Search code examples
mysqllevenshtein-distance

How to optimize this Levenshtein distance calculation


Table a has around 8,000 rows and table b has around 250,000 rows. Without the levenshtein function the query takes just under 2 seconds. With the function included it is taking about 25 minutes.

SELECT
      *
   FROM
      library a,
      classifications b
   WHERE  
      a.`release_year` = b.`year`
      AND a.`id` IS NULL
      AND levenshtein_ratio(a.title, b.title) > 82

Solution

  • I'm assuming that levenshtein_ratio is a function that you wrote (or maybe included from somewhere else). If so, the database server would not be able to optimize that in the normal sense of using an index. So it means that it simply needs to call it for each record that results from the other join conditions. With an inner join, that could be an extremely large number with those table sizes (a maximum of 8000*250000 = 2 billion).
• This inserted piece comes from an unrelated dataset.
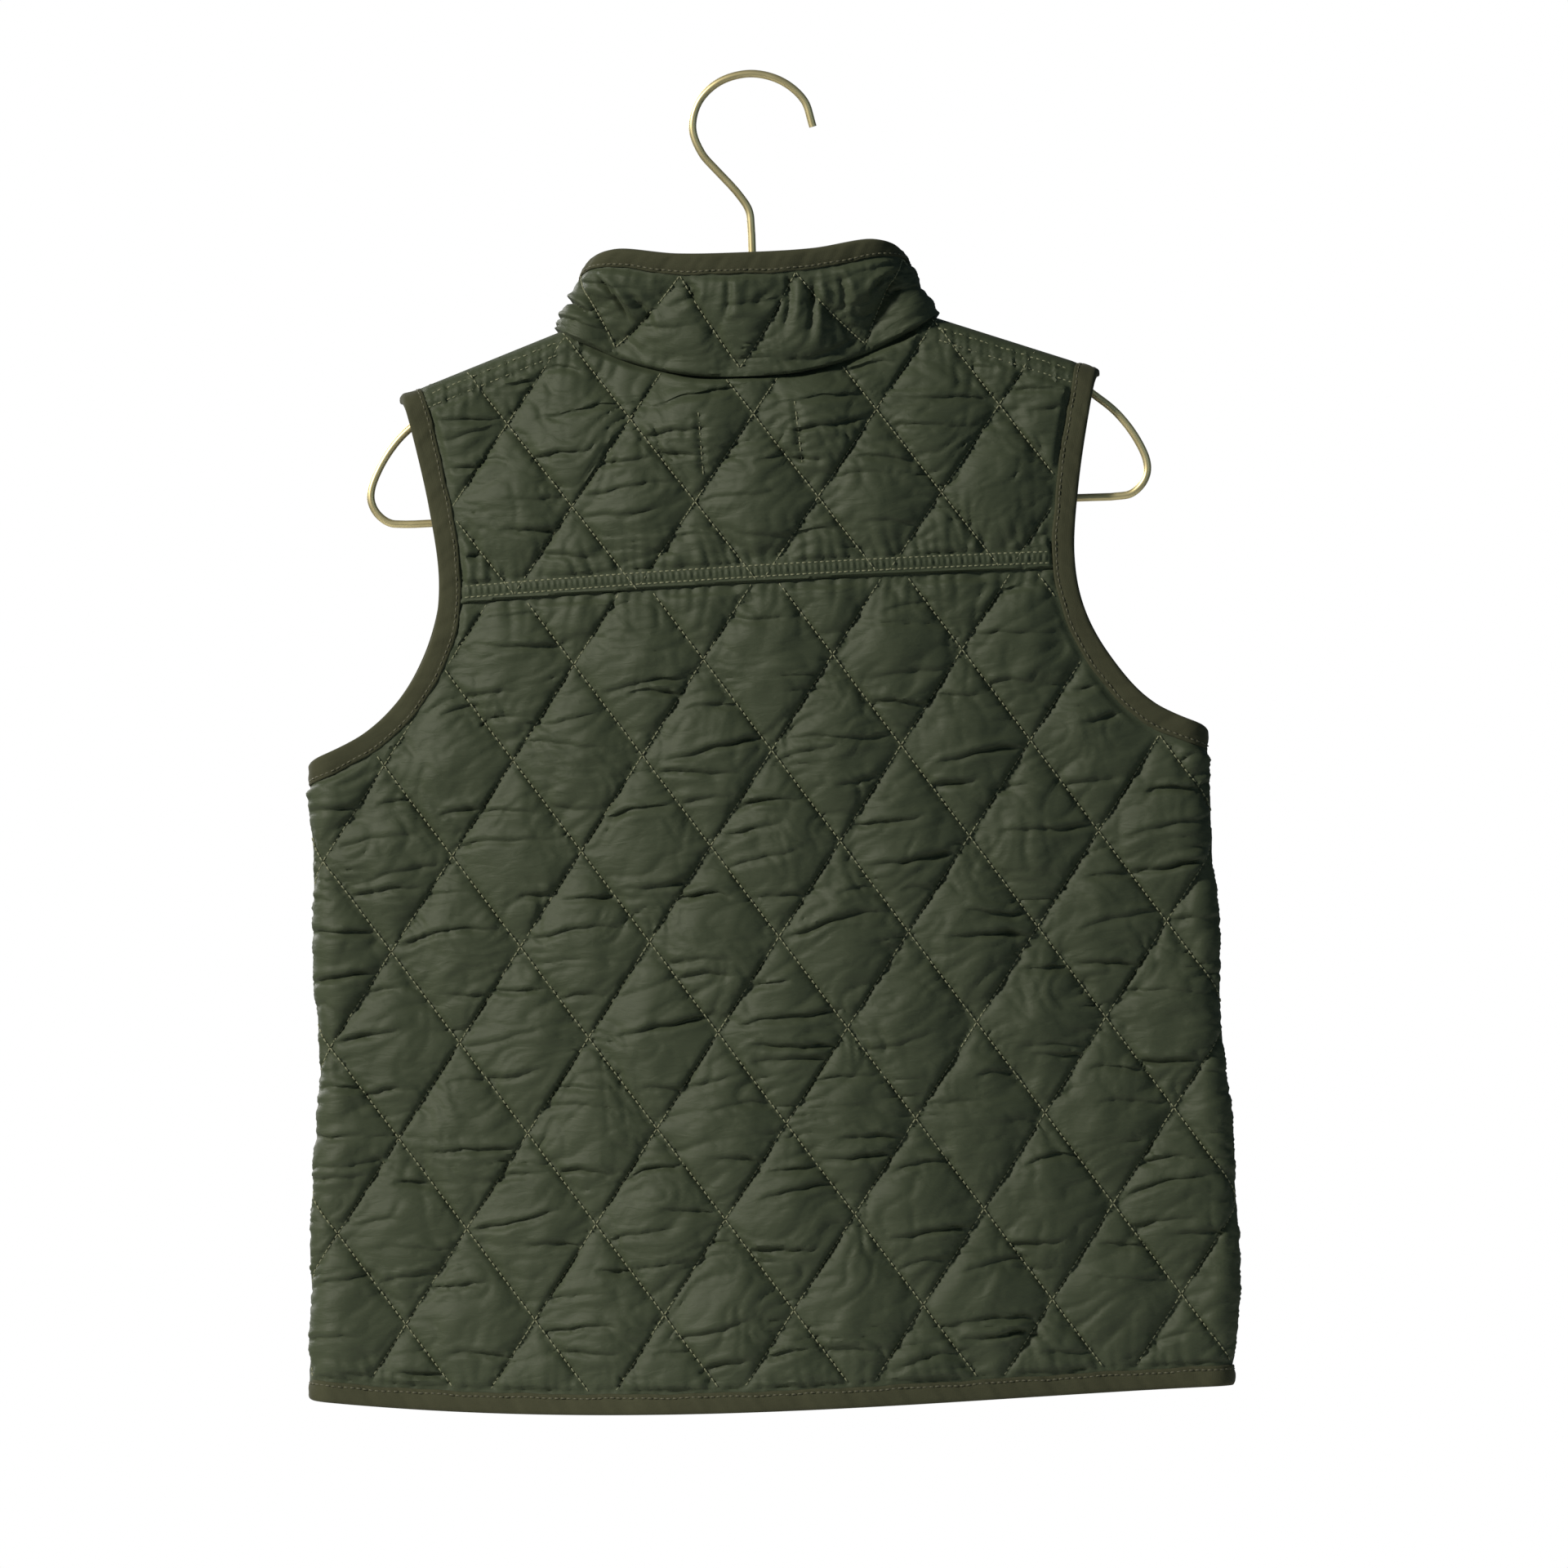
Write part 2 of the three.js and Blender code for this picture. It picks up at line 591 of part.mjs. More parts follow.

You can check the total number of times it would need to be called with this:

    SELECT
          count(*)
       FROM
          library a,
          classifications b
       WHERE  
          a.`release_year` = b.`year`
          AND a.`id` IS NULL
    

    That is an explanation of why it is slow (not really an answer to the question of how to optimize it). To optimize it, you likely need to add additional limiting factors to the join condition to reduce the number of calls to the user-defined function.